Wine Pick: Victor Hugo wines never disappoint: Opulence 1998, $22.49, a meritage blend of 45 percent merlot, 32 cabernet franc, 19 cabernet sauvignon and 4 petit verdot, aims at the palate and unerringly strikes again. It greets the adventurous palateer with big fruit flavors of berries and plums, touches of black pepper, cedar, chocolate and mint; balanced with fruit acids, soft texture, gentle tannins; smooth swallow, persistent aftertaste. So who needs Bordeaux at over twice the price?

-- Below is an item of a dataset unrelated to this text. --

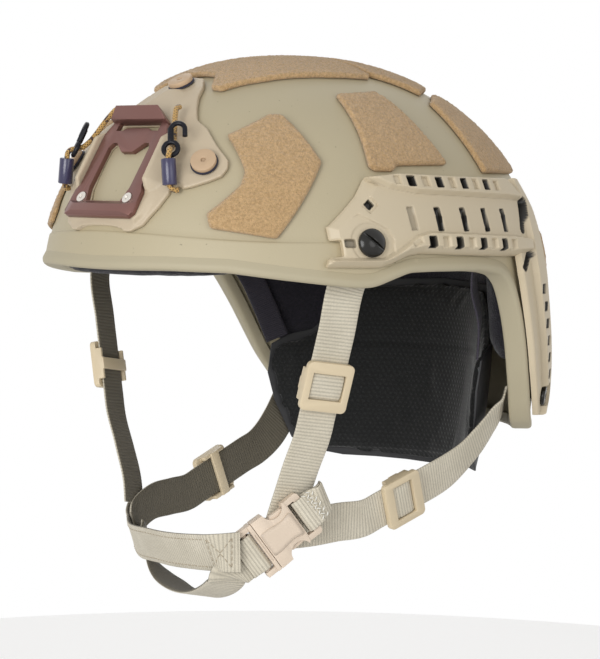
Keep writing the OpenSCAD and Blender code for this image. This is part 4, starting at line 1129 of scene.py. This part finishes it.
def soften(bm, width):
    flat, least = math.radians(softEdge["flat"]), math.radians(softEdge["sharp"])
    bmesh.ops.dissolve_limit(bm, angle_limit=flat, verts=bm.verts, edges=bm.edges)
    sharp = [e for e in bm.edges if e.is_manifold and e.calc_face_angle(0) > least]
    bmesh.ops.bevel(bm, geom=sharp, offset=width * mm, offset_type="OFFSET", affect="EDGES",
                    segments=softEdge["segments"], profile=0.5, material=-1, clamp_overlap=True)
    return bm


# Each one's node, body, slot, finish and width of its soft edges in millimetres
hardPieces = {
    "shroudInsert": ("shroud_insert", "root", "shroud_alloy", "insert", 0.35),
    "insertScrews": ("insert_screws", "root", "screw_plated", "insertScrew", 0.2),
    "shroudScrews": ("shroud_screws", "root", "screw_tan", "shroudScrew", 0.5),
    "shroudWashers": ("shroud_washers", "root", "washer_rubber", "washer", 0.15),
    "leftSleeve": ("left_lanyard_sleeve", "root", "lanyard_sleeve", "sleeve", 0.5),
    "rightSleeve": ("right_lanyard_sleeve", "root", "lanyard_sleeve", "sleeve", 0.5),
    "leftHook": ("left_hook", "left_hook", "hook_black", "hook", 0.2),
    "rightHook": ("right_hook", "right_hook", "hook_black", "hook", 0.2),
    "railFrontScrews": ("rail_front_screws", "root", "screw_black", "blackMetal", 0.25),
    "railRearScrews": ("rail_rear_screws", "root", "screw_black", "blackMetal", 0.25),
    "railStandoffs": ("rail_standoffs", "root", "washer_rubber", "washer", 0.15),
    "railNuts": ("rail_nuts", "root", "screw_black", "blackMetal", 0.25),
    "napeStiffener": ("nape_stiffener", "root", "nape_plastic", "stiffener", 0.2),
    "dialHousing": ("dial_housing", "root", "dial_plastic", "dial", 0.4),
    "dialKnob": ("dial_knob", "fit_dial", "dial_plastic", "dial", 0.4),
    "buckleHousing": ("buckle_housing", "root", "buckle_plastic", "buckle", 0.5),
    "buckleTongue": ("buckle_tongue", "buckle_tongue", "buckle_plastic", "buckle", 0.3),
}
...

 Wine Pick: Errazuriz Merlot Reserva from Chile 1999, $25. Blend: 80 percent merlot, 20 cabernet sauvignon, it’s a big wine with layered ripe fruit of assertive berry varieties and spice varieties; 12 months oak aging imparts complex vanilla bean character, sweet wood and soft tannins to the Merlot Reservas; silky on the palate, the merlot follows a smooth swallow into a lengthy aftertaste. Infant complexity now will mature into full-blown Bordeaux rival, causing oenophiles to compare quality and price. Savvy buyers will go South America, not France, for wine pleasure and dollar savings.